See Bruce Olson's extensive and excellent notes on this song family at the Digital Tradition [1]. They read, in part:

[The song appears earliest]...in a play published in 1785,Two to One, written by George Colman (the younger), and produced the previous year. The music for the play, composed and/or arranged by Dr. Samuel Arnold, was published separately from the play text, but with the play title, on July 5, 1784. The tune is Air V, p. 16, with the title "Peggy of Derby O!". The tune is a vocal arrangement with instrumental introduction and conclusion, and is a setting for Colman's song on "Little Tippet." This song is without title in the play, and without title or tune direction in a songbook, The New Vocal Enchantress, London, 1789, p. 275, but Colman's song was also published with the title "The Dandy O!" in the same year in The Charms of Chearfulness, p. 11, London, again without tune direction. This song, one of Colman's earliest, is not one of his better efforts, even to this tune, as we shall see later.


Additional notes
Source for notated version : - a c. 1837-1840 MS by Shropshire musician John Moore [Ashman]; the 1823-26 music mss of papermaker and musician Joshua Gibbons (1778-1871, of Tealby, near Market Rasen, Lincolnshire Wolds) [Sumner].
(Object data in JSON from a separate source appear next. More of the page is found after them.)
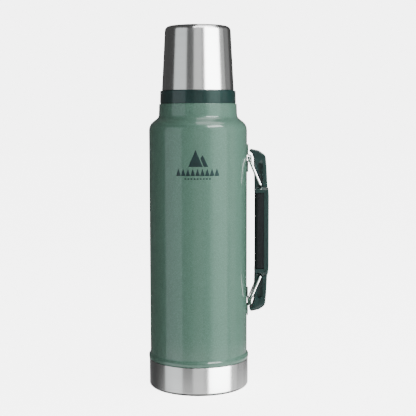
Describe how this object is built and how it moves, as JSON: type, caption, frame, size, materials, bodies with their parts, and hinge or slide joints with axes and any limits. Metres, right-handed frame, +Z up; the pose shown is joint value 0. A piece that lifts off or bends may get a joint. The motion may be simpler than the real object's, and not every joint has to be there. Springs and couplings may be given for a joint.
{
  "type": "vacuum flask",
  "caption": "Double-walled steel vacuum flask with a screw-on cup, a screw stopper and a side handle that pulls out on wire bails.",
  "frame": {"origin": "middle of the base's underside, where the flask stands", "axes": "+Z up along the flask's axis, +X out through the handle, +Y to the left of someone looking along +X"},
  "size_m": [0.124, 0.1032, 0.368],
  "materials": {
    "body_paint": "glossy fine-speckled hammertone paint",
    "brushed_steel": "brushed round the axis",
    "satin_steel": "satin",
    "reflective_foil": "bright copper-coloured foil",
    "solder_glass": "fused bead",
    "green_plastic": "moulded, semi-gloss",
    "liner_plastic": "moulded, satin",
    "grip_plastic": "soft-touch",
    "wire_steel": "bright drawn wire",
    "silicone": "matte",
    "foam": "rigid foam"
  },
  "bodies": {
    "flask": {"outer_shell": "body_paint", "inner_vessel": "satin_steel", "foil_wrap": "reflective_foil", "inner_bottom": "satin_steel", "outer_bottom": "satin_steel", "getter": "satin_steel", "port_seal": "solder_glass", "base_cup": "brushed_steel", "neck_collar": "green_plastic", "upper_bracket": "body_paint", "lower_bracket": "body_paint"},
    "cup_core": {"cup_foam": "foam"},
    "cup": {"cup_shell": "brushed_steel", "cup_liner": "liner_plastic"},
    "stopper_ring": {"stopper_gasket": "silicone"},
    "stopper": {"stopper_body": "liner_plastic", "stopper_head": "green_plastic", "stopper_foam": "foam"},
    "handle": {"handle_spine": "green_plastic", "handle_grip": "grip_plastic"},
    "upper_bail": {"upper_bail": "wire_steel"},
    "lower_bail": {"lower_bail": "wire_steel"}
  },
  "joints": [
    {"name": "cup_lift", "type": "slide", "parent": "flask", "child": "cup_core", "axis": [0, 0, 1], "range_m": [0, 0.03601]},
    {"name": "cup_turn", "type": "hinge", "parent": "cup_core", "child": "cup", "pos_m": [0, 0, 0.3036], "axis": [0, 0, 1], "range_deg": [0, 1440]},
    {"name": "stopper_lift", "type": "slide", "parent": "flask", "child": "stopper_ring", "axis": [0, 0, 1], "range_m": [0, 0.01001]},
    {"name": "stopper_turn", "type": "hinge", "parent": "stopper_ring", "child": "stopper", "pos_m": [0, 0, 0.3178], "axis": [0, 0, 1], "range_deg": [0, 900]},
    {"name": "handle_slide", "type": "slide", "parent": "flask", "child": "handle", "axis": [1, 0, 0], "range_m": [0, 0.016]},
    {"name": "upper_bail_swing", "type": "hinge", "parent": "flask", "child": "upper_bail", "pos_m": [0.0519, 0, 0.235], "axis": [0, -1, 0], "range_deg": [0, 38]},
    {"name": "lower_bail_swing", "type": "hinge", "parent": "flask", "child": "lower_bail", "pos_m": [0.0519, 0, 0.087], "axis": [0, 1, 0], "range_deg": [0, 38]}
  ],
  "couplings": [
    {"joint": "cup_lift", "follows": "cup_turn", "m_per_rad": 0.0014324},
    {"joint": "stopper_lift", "follows": "stopper_turn", "m_per_rad": 0.00063662},
    {"joint": "upper_bail_swing", "follows": "handle_slide", "rad_per_m": 41.36},
    {"joint": "lower_bail_swing", "follows": "handle_slide", "rad_per_m": 41.36}
  ]
}
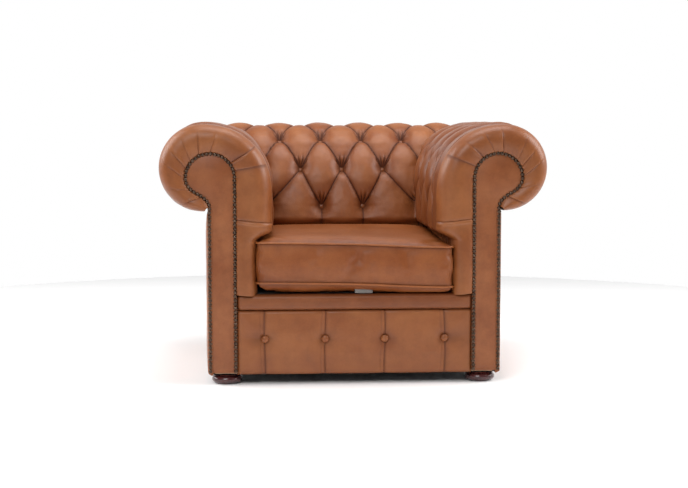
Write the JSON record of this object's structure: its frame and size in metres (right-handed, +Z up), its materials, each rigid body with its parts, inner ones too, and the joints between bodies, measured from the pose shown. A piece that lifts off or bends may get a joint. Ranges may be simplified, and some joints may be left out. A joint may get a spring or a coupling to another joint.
{
  "type": "upholstered armchair",
  "caption": "Low club armchair with rolled arms and back of equal height, button-tufted leather, loose seat cushion, nail-trimmed scroll facings and bun feet.",
  "frame": {"origin": "on the floor, under the middle of the whole chair's bounding box", "axes": "+Z up, the chair faces -Y, +X towards the arm on the right of a viewer who faces the chair"},
  "size_m": [1.05, 0.88, 0.702],
  "materials": {
    "tan_leather": "satin",
    "button_leather": "satin",
    "piping_leather": "satin",
    "foam": "matte",
    "beech": "matte",
    "mahogany_feet": "gloss",
    "antique_brass": "satin",
    "zip_metal": "satin",
    "zip_tape": "matte",
    "pale_tape": "matte",
    "black_cloth": "matte",
    "spring_steel": "satin"
  },
  "bodies": {
    "root": {"apron_button_1": "button_leather", "apron_button_2": "button_leather", "apron_button_3": "button_leather", "apron_button_4": "button_leather", "arm_cover_left": "tan_leather", "arm_cover_right": "tan_leather", "arm_facing_left": "tan_leather", "arm_facing_right": "tan_leather", "arm_front_border_left": "tan_leather", "arm_front_border_right": "tan_leather", "arm_outside_panel_left": "tan_leather", "arm_outside_panel_right": "tan_leather", "arm_pad_left": "foam", "arm_pad_right": "foam", "arm_post_left": "beech", "arm_post_right": "beech", "arm_tacking_rail_left": "beech", "arm_tacking_rail_right": "beech", "arm_top_rail_left": "beech", "arm_top_rail_right": "beech", "back_cover": "tan_leather", "back_outside_panel": "tan_leather", "back_pad": "foam", "back_post_left": "beech", "back_post_right": "beech", "back_tacking_rail": "beech", "back_top_rail": "beech", "corner_block_front_left": "beech", "corner_block_front_right": "beech", "corner_block_rear_left": "beech", "corner_block_rear_right": "beech", "dust_cover": "black_cloth", "foot_front_left": "mahogany_feet", "foot_front_right": "mahogany_feet", "foot_rear_left": "mahogany_feet", "foot_rear_right": "mahogany_feet", "front_apron": "tan_leather", "nail_trim_left": "antique_brass", "nail_trim_right": "antique_brass", "seat_deck": "black_cloth", "seat_front_band": "tan_leather", "seat_rail_front": "beech", "seat_rail_left": "beech", "seat_rail_rear": "beech", "seat_rail_right": "beech", "seat_spring_1": "spring_steel", "seat_spring_2": "spring_steel", "seat_spring_3": "spring_steel", "seat_spring_4": "spring_steel", "seat_spring_5": "spring_steel"},
    "cushion": {"cushion_cover": "tan_leather", "cushion_core": "foam", "cushion_piping_top": "piping_leather", "cushion_piping_bottom": "piping_leather", "cushion_zip": "zip_tape", "cushion_tab": "pale_tape"},
    "slider": {"zip_slider": "zip_metal"}
  },
  "joints": [
    {"name": "cushion_slide", "type": "slide", "parent": "root", "child": "cushion", "axis": [0, -1, 0], "range_m": [0, 0.62]},
    {"name": "zip_slide", "type": "slide", "parent": "cushion", "child": "slider", "axis": [-1, 0, 0], "range_m": [0, 0.4]}
  ]
}
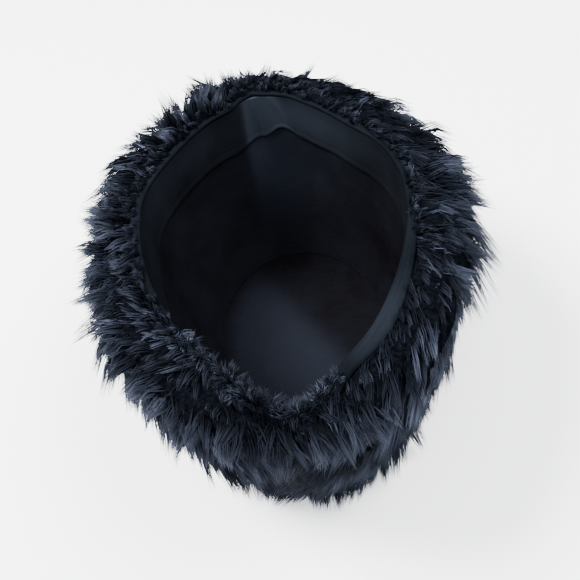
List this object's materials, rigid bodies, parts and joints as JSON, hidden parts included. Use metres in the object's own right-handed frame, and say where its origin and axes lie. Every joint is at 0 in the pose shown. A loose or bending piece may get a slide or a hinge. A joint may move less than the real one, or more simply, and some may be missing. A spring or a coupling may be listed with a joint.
{
  "type": "cossack hat",
  "caption": "Tall oval fur hat with a deep dark pile in locks, an open lined hollow, a sweatband and a welted rim, lying on its crown.",
  "frame": {"origin": "under the middle of the hat, on the surface that its crown lies on", "axes": "+Z from the crown up out of the opening, +Y towards the back of the hat, X across its width"},
  "size_m": [0.232, 0.2874, 0.1343],
  "materials": {
    "fur": "deep-pile fur in pointed locks, blue-black with a cool sheen",
    "lining": "plain woven lining, black with a soft sheen",
    "band_cloth": "smooth folded cloth, dark slate"
  },
  "bodies": {
    "root": {"fur_side": "fur", "fur_crown": "fur", "crown_lining": "lining", "side_lining": "lining", "sweatband": "band_cloth", "rim_welt": "band_cloth"}
  },
  "joints": []
}
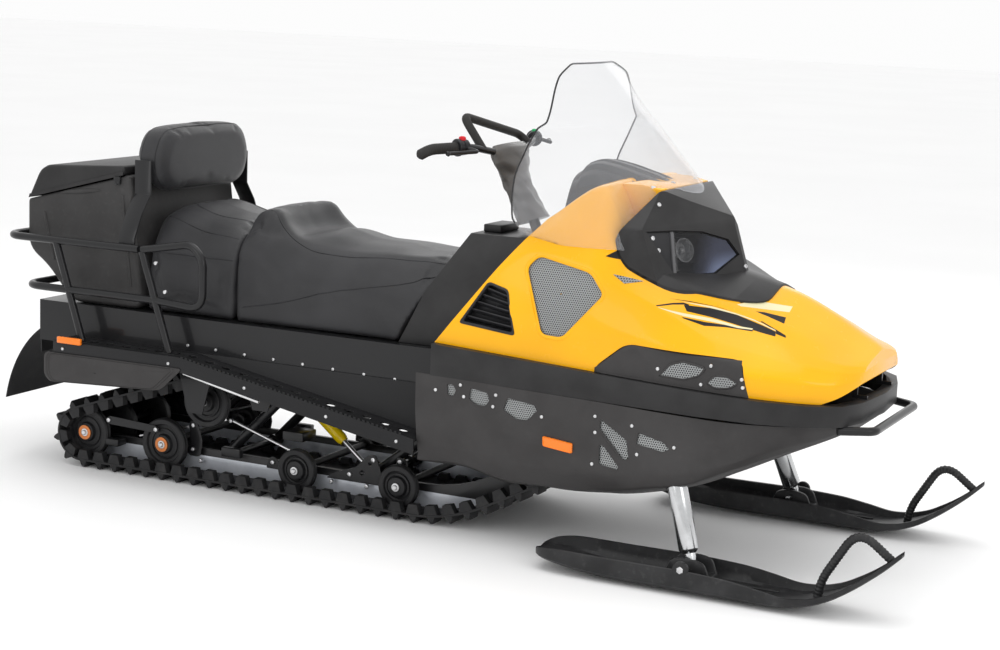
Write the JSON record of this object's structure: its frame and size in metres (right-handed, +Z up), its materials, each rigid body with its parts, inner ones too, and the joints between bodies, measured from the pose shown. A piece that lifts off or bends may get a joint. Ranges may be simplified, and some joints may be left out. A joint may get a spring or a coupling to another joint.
{
  "type": "snowmobile",
  "caption": "Utility snowmobile with a wide track on slide rails, long two-person seat, backrest, rear cargo box and rack, tall windshield and steerable skis.",
  "frame": {"origin": "bottom centre of the whole bounding box, on the ground", "axes": "+X forward along the length, +Y to the rider's left, +Z up"},
  "size_m": [3.18, 1.129, 1.449],
  "materials": {
    "arm_metal": "satin black paint",
    "belly_plastic": "fine grained plastic",
    "board_black": "textured powder coat",
    "body_yellow": "gloss coloured plastic",
    "box_plastic": "fine grained plastic",
    "console_plastic": "fine grained plastic",
    "cover_vinyl": "thin grey vinyl",
    "damper_yellow": "gloss paint",
    "engine_metal": "cast",
    "flap_rubber": "matte moulded rubber",
    "grip_rubber": "ribbed rubber",
    "lamp_amber": "clear ribbed plastic",
    "lamp_red": "clear ribbed plastic",
    "leg_chrome": "polished",
    "lens_clear": "clear moulded lens",
    "mesh_metal": "punched grey mesh",
    "rail_metal": "satin extruded",
    "runner_steel": "worn steel",
    "seat_vinyl": "grained vinyl",
    "shield_clear": "clear sheet",
    "ski_plastic": "smooth plastic",
    "sleeve_black": "smooth plastic",
    "steel_black": "satin powder coat",
    "track_rubber": "matte moulded rubber",
    "tunnel_black": "satin powder coat",
    "valance_grey": "textured plastic",
    "wheel_rubber": "matte rubber on dark discs"
  },
  "bodies": {
    "chassis": {"arch_panels": "belly_plastic", "backrest_brackets": "steel_black", "backrest_pad": "seat_vinyl", "belly_left": "belly_plastic", "belly_pan": "belly_plastic", "belly_right": "belly_plastic", "bumper_rim": "belly_plastic", "cargo_box": "box_plastic", "console": "console_plastic", "dash_cluster": "console_plastic", "drive_axle": "wheel_rubber", "engine_block": "engine_metal", "front_bumper_tube": "steel_black", "grab_loops": "steel_black", "hood_hinge": "steel_black", "mud_flap": "flap_rubber", "rack_frame": "steel_black", "rack_top_rail": "steel_black", "rail_wheels": "wheel_rubber", "rear_axle_wheels": "wheel_rubber", "running_board_left": "board_black", "running_board_right": "board_black", "seat_driver": "seat_vinyl", "seat_passenger": "seat_vinyl", "side_markers": "lamp_amber", "side_valances": "valance_grey", "slide_rails": "rail_metal", "strut_sleeves": "sleeve_black", "suspension_arms": "arm_metal", "suspension_damper": "damper_yellow", "tail_lamp": "lamp_red", "tow_hitch": "steel_black", "track": "track_rubber", "tunnel": "tunnel_black", "upper_idler_wheels": "wheel_rubber"},
    "handlebar": {"steering_column": "steel_black", "handlebar_tube": "steel_black", "hand_grips": "grip_rubber", "switch_blocks": "console_plastic", "grab_loop": "grip_rubber", "steering_cover": "cover_vinyl"},
    "ski_right": {"ski_leg_right": "leg_chrome", "ski_right": "ski_plastic", "ski_runner_right": "runner_steel", "ski_handle_right": "ski_plastic"},
    "ski_left": {"ski_leg_left": "leg_chrome", "ski_left": "ski_plastic", "ski_runner_left": "runner_steel", "ski_handle_left": "ski_plastic"},
    "hood": {"hood_shell": "body_yellow", "hood_side_meshes": "mesh_metal", "headlight_housing": "console_plastic", "headlight_lens": "lens_clear", "dash_cowl": "console_plastic", "windshield": "shield_clear"},
    "box_lid": {"cargo_lid": "box_plastic"}
  },
  "joints": [
    {"name": "steering", "type": "hinge", "parent": "chassis", "child": "handlebar", "pos_m": [0.238, 0, 0.93], "axis": [-0.3907, 0, 0.9205], "range_deg": [-32, 32]},
    {"name": "ski_right_steer", "type": "hinge", "parent": "chassis", "child": "ski_right", "pos_m": [0.985, -0.4695, 0.077], "axis": [-0.3199, 0.1857, 0.9291], "range_deg": [-32, 32]},
    {"name": "ski_left_steer", "type": "hinge", "parent": "chassis", "child": "ski_left", "pos_m": [0.985, 0.4695, 0.077], "axis": [-0.3199, -0.1857, 0.9291], "range_deg": [-32, 32]},
    {"name": "hood_tilt", "type": "hinge", "parent": "chassis", "child": "hood", "pos_m": [1.33, 0, 0.592], "axis": [0, 1, 0], "range_deg": [0, 60]},
    {"name": "lid_hinge", "type": "hinge", "parent": "chassis", "child": "box_lid", "pos_m": [-1.106, 0, 1.016], "axis": [0, 1, 0], "range_deg": [0, 60]}
  ],
  "couplings": [
    {"joint": "ski_right_steer", "follows": "steering", "ratio": 1},
    {"joint": "ski_left_steer", "follows": "steering", "ratio": 1}
  ]
}
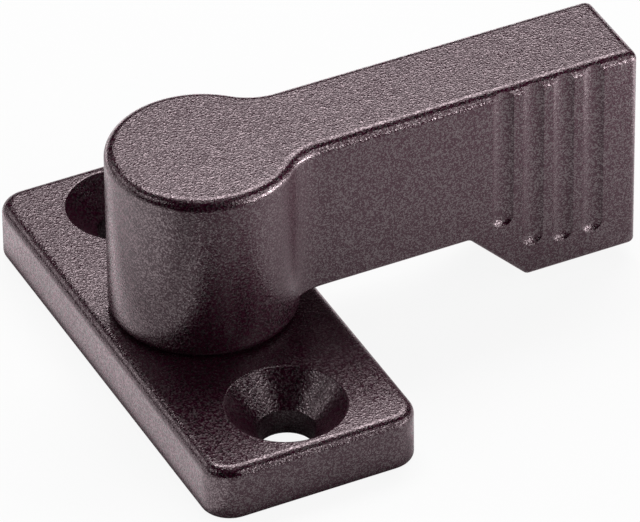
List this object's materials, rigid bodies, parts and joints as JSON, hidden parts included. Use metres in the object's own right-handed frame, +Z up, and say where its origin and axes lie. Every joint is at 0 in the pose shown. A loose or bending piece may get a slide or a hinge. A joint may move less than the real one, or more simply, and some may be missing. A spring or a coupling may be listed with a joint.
{
  "type": "quarter-turn latch",
  "caption": "Surface-mounted latch: an arm with a drop nose turns on a screw-down base plate and clicks into place every quarter turn.",
  "frame": {"origin": "on the base plate's underside, on the axis that the arm turns about, midway between the two screw holes", "axes": "+X along the latch arm at rest, from hub to nose; +Y along the base plate's long side; +Z up, out of the surface that the plate is screwed to"},
  "size_m": [0.0502, 0.0456, 0.022],
  "materials": {
    "coated_casting": "dark brown-black textured powder coat on a zinc die casting",
    "plated_steel": "zinc-plated steel",
    "ball_steel": "polished hardened steel",
    "spring_steel": "drawn spring steel wire"
  },
  "bodies": {
    "base": {"base_plate": "coated_casting", "thrust_washer": "plated_steel"},
    "arm": {"latch_arm": "coated_casting", "pivot_screw": "plated_steel", "detent_spring_front": "spring_steel", "detent_spring_rear": "spring_steel"},
    "ball_front": {"detent_ball_front": "ball_steel"},
    "ball_rear": {"detent_ball_rear": "ball_steel"}
  },
  "joints": [
    {"name": "latch_turn", "type": "hinge", "parent": "base", "child": "arm", "pos_m": [0, 0, 0], "axis": [0, 0, 1], "continuous": true},
    {"name": "ball_front_slide", "type": "slide", "parent": "arm", "child": "ball_front", "axis": [0, 0, 1], "range_m": [-0.00045, 0], "deforming": ["detent_spring_front"]},
    {"name": "ball_rear_slide", "type": "slide", "parent": "arm", "child": "ball_rear", "axis": [0, 0, 1], "range_m": [-0.00045, 0], "deforming": ["detent_spring_rear"]}
  ]
}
Printed sources : - Ashman (The Ironbridge Hornpipe), 1991; No. 103b, p. 41. O'Farrell (Pocket Companion, vol. IV), 1810; p. 105. O'Neill (O'Neill's Irish Music), 1915; No. 114, p. 64. Edward Riley (Riley's Flute Melodies vol. 1), New York; No. 164, p. 43. Sumner (Lincolnshire Collections, vol. 1: The Joshua Gibbons Manuscript), 1997; p. 83 (miss-labelled "A Andy O" in the contents).

Recorded sources : - Topic TSCD494, Eliza Carthy - "Rice."